Todo esto, según Brailovsky, es la consecuencia lógica de una ausencia aún más gravitante: la de un plan nacional de desarrollo que fije y oriente el futuro de Argentina como un todo. “El país necesita un Plan Nacional de Desarrollo, que contemple una estrategia industrial, que defina un modelo territorial, formas de urbanización, recuperación del transporte ferroviario, diseño de producción y consumo de energía en el largo plazo, criterios de soberanía alimentaria, etc. Ese es el lugar para un Plan Ambiental. Pero no puede haber planeamiento ambiental del largo plazo si no lo hay para el conjunto de actividades del país.
El ambiente no es algo separado de todo lo demás, sino que forma parte de ese sistema.

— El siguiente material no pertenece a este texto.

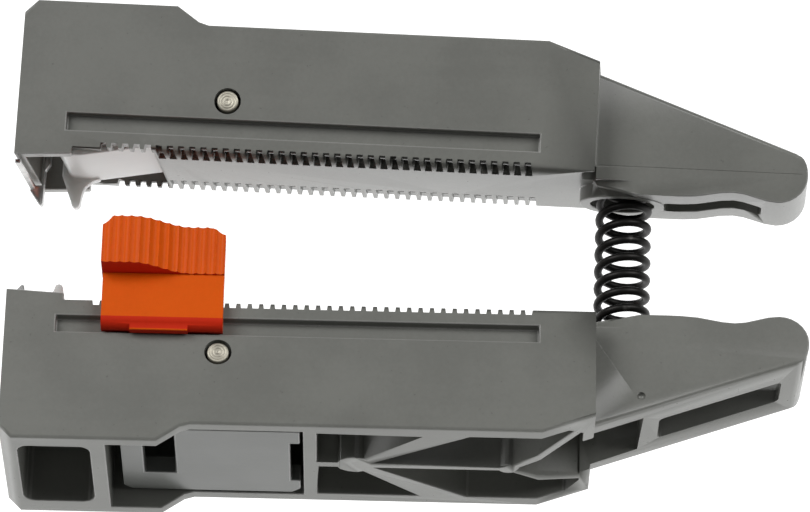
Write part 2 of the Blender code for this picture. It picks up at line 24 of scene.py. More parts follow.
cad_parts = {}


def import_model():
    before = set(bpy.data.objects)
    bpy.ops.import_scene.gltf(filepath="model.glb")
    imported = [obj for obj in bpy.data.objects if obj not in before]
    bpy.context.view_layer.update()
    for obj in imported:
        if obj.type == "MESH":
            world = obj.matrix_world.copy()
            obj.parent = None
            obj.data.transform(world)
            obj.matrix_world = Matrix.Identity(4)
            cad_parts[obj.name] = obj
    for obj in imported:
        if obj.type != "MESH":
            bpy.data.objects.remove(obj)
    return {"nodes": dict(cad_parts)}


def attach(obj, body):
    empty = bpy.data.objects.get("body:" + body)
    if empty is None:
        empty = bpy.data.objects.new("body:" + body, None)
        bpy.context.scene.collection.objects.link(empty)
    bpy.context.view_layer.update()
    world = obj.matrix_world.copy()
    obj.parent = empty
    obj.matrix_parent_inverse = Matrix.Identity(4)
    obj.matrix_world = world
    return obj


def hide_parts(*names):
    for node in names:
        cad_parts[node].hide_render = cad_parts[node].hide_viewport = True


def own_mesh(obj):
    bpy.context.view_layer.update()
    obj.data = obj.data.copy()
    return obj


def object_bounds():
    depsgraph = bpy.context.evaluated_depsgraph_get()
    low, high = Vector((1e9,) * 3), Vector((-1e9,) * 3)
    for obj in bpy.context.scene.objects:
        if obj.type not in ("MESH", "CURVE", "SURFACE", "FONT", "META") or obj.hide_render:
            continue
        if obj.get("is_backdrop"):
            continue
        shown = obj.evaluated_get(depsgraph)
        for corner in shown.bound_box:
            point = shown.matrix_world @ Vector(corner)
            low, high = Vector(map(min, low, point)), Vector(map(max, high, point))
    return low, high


LOG = logging.getLogger("cassettes")

MM = 0.001
SMOOTH_ANGLE = math.radians(50)

Colour = tuple[float, float, float]


# ---------------------------------------------------------------- node trees

class Signal:
    """A node's output that takes part in arithmetic, one Math node for each operation."""

    def __init__(self, graph: "Graph", socket: bpy.types.NodeSocket) -> None:
        """Wrap an output socket of a graph."""
        self.graph = graph
        self.socket = socket

    def math(self, operation: str, first: "Term", second: "Term" = 0.0) -> "Signal":
        """Add a Math node.

        Args:
            operation: the node's operation.
            first: its first value or signal.
            second: its second value or signal.

        Returns:
            The node's result.
        """
        return self.graph.signal("ShaderNodeMath", {"operation": operation}, {0: first, 1: second})

    def __add__(self, other: "Term") -> "Signal":
        """Sum."""
        return self.math("ADD", self, other)

    def __radd__(self, other: "Term") -> "Signal":
        """Sum with a number on the left."""
        return self.math("ADD", other, self)

    def __sub__(self, other: "Term") -> "Signal":
        """Difference."""
        return self.math("SUBTRACT", self, other)

    def __rsub__(self, other: "Term") -> "Signal":
        """Difference from a number on the left."""
        return self.math("SUBTRACT", other, self)

    def __mul__(self, other: "Term") -> "Signal":
        """Product."""
        return self.math("MULTIPLY", self, other)

    def __rmul__(self, other: "Term") -> "Signal":
        """Product with a number on the left."""
        return self.math("MULTIPLY", other, self)

    def __truediv__(self, other: "Term") -> "Signal":
        """Quotient."""
        return self.math("DIVIDE", self, other)

    def sine(self) -> "Signal":
        """Sine."""
        return self.math("SINE", self)

    def cosine(self) -> "Signal":
        """Cosine."""
        return self.math("COSINE", self)

    def size(self) -> "Signal":
        """Absolute value."""
        return self.math("ABSOLUTE", self)

    def floor(self) -> "Signal":
        """Round down."""
        return self.math("FLOOR", self)

    def between(self, low: float, high: float) -> "Signal":
        """Share of the way from low to high, kept between 0 and 1 and smoothed at both ends."""
        settings = {"interpolation_type": "SMOOTHSTEP"}
        sockets = {"Value": self, "From Min": low, "From Max": high}
        return self.graph.signal("ShaderNodeMapRange", settings, sockets)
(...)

Los tiempos de la ecología no son los tiempos de la economía. Los ritmos de crecimiento o recuperación de un ecosistema no pueden estar sujetos a los de las cotizaciones de la Bolsa de Valores, que son, por su misma naturaleza, del muy corto plazo. Por eso, la ley de Bosques, la de Glaciares, el proyecto de Ley de Humedales, la gestión del Riachuelo, tienen un hilo conductor que es la producción de simulacros publicitarios para que la población crea que se está haciendo algo cuando en realidad no se hace nada”, asegura.

Con todo, ahí están las alertas. Las alarmas. Las movilizaciones de pueblos enteros diciendo que ya ha sido suficiente. En la provincia de Córdoba, por sólo poner un ejemplo, marchas sucesivas y multitudinarias en defensa del bosque nativo y en contra de un proyecto de ley no por casualidad llamado “De desmonte” dan cuenta de que no todo está perdido. Aunque tímidamente, más y más voces críticas al actual estado de cosas se dejan oír. Ya el ex Auditor General de la Nación, doctor Leandro Despouy, habló en su momento de “zonas liberadas ambientales” en nuestro país y presentó sucesivos (y casi siempre demoledores) informes sobre el triste rol del Estado en este proceso de deterioro de la Naturaleza. “Porque el Estado no estuvo ausente sino que estuvo presente como cómplice”, disparó durante una audiencia sobre el tema nada menos que en el Congreso de la Nación.

También el Instituto Nacional de Tecnología Agropecuaria (INTA) aseguró en su informe Los plaguicidas agregados al suelo y su destino en el ambiente que “La presencia de plaguicidas en distintas matrices ambientales indica un agotamiento en la capacidad del suelo de funcionar como reactor. El suelo, al operar como una interfase entre el aire y el agua, estaría provocando un impacto en estos dos recursos vitales. La presencia de plaguicidas en distintos compartimentos ambientales genera una preocupación genuina en la sociedad”. Invitó, de hecho, al “sistema científico-tecnológico ligado a la producción agropecuaria” a “tener una posición que jerarquice la discusión y establezca un mensaje claro… Hay que proponer, desde INTA, alternativas al modelo agropecuario actual”. Mientras tanto, el tiempo corre. Y el viento sopla, cada vez más fuerte.